**Provided information**:

+ + + +

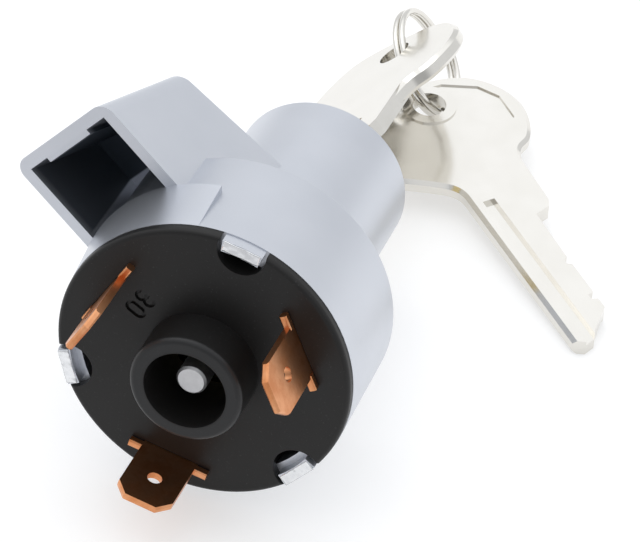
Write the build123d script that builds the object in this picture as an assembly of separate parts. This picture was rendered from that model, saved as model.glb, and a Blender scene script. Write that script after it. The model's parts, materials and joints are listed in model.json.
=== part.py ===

+ + + +

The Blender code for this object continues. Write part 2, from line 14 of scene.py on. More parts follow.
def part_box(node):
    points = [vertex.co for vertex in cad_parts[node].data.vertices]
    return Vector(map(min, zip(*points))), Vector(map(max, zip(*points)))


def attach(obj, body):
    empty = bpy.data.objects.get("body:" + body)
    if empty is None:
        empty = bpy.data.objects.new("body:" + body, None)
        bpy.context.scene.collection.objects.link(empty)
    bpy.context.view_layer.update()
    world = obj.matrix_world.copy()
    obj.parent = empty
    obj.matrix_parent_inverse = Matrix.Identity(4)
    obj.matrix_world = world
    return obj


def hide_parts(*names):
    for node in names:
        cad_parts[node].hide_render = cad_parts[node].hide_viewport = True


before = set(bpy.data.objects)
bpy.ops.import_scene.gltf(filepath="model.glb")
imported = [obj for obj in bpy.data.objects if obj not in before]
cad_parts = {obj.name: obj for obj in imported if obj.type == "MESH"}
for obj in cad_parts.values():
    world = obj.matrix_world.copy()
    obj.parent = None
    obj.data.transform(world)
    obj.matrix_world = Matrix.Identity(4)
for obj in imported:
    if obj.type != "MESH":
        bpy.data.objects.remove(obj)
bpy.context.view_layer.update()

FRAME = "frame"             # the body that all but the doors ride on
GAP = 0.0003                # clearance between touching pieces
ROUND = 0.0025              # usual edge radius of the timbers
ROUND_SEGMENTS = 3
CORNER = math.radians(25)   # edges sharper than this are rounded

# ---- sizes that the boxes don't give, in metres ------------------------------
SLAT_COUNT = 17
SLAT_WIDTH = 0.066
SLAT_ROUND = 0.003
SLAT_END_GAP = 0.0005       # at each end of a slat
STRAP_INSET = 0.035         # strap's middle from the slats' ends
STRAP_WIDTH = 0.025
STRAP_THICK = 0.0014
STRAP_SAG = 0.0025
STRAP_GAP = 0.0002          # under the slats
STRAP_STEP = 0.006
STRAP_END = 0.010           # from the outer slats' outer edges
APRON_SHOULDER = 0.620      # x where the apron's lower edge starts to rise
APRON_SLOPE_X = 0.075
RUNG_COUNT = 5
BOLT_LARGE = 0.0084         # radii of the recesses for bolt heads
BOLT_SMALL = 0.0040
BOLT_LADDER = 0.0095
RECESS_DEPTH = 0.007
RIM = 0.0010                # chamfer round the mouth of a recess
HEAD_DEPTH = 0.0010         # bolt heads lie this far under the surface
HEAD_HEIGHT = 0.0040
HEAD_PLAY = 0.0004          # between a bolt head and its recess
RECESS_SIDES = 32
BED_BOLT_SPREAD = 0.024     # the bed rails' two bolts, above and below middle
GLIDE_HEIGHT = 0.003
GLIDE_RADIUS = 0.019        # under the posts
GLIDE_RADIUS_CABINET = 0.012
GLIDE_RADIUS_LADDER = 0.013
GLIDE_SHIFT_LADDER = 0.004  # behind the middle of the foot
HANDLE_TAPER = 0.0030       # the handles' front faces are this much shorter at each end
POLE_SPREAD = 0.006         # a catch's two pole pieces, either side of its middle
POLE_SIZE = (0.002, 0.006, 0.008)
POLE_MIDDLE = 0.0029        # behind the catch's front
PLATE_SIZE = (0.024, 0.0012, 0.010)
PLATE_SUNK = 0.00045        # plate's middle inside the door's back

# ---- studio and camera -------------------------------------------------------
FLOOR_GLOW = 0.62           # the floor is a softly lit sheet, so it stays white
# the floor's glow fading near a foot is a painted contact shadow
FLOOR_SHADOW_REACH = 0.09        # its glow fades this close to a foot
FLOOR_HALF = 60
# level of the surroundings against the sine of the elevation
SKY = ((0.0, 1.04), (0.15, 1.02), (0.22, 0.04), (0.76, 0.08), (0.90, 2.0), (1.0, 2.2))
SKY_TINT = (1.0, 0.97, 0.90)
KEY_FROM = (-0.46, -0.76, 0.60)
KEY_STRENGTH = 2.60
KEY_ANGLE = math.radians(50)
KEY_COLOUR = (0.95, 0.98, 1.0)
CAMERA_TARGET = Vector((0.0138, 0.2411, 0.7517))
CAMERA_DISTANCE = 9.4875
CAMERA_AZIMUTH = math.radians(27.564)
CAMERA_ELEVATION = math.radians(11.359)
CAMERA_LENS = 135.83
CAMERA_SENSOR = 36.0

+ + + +

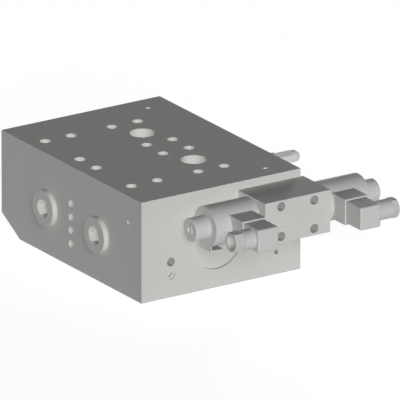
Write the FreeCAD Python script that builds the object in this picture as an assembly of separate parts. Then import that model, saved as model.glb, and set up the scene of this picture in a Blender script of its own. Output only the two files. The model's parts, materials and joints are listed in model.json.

+ + + +

Quote exactly the lines running from the line with "The Blender code" through the line with "if empty is", both ends included, and nothing more.

The Blender code for this object continues. Write part 2, from line 14 of scene.py on. More parts follow.
def part_box(node):
    points = [vertex.co for vertex in cad_parts[node].data.vertices]
    return Vector(map(min, zip(*points))), Vector(map(max, zip(*points)))


def attach(obj, body):
    empty = bpy.data.objects.get("body:" + body)
    if empty is None:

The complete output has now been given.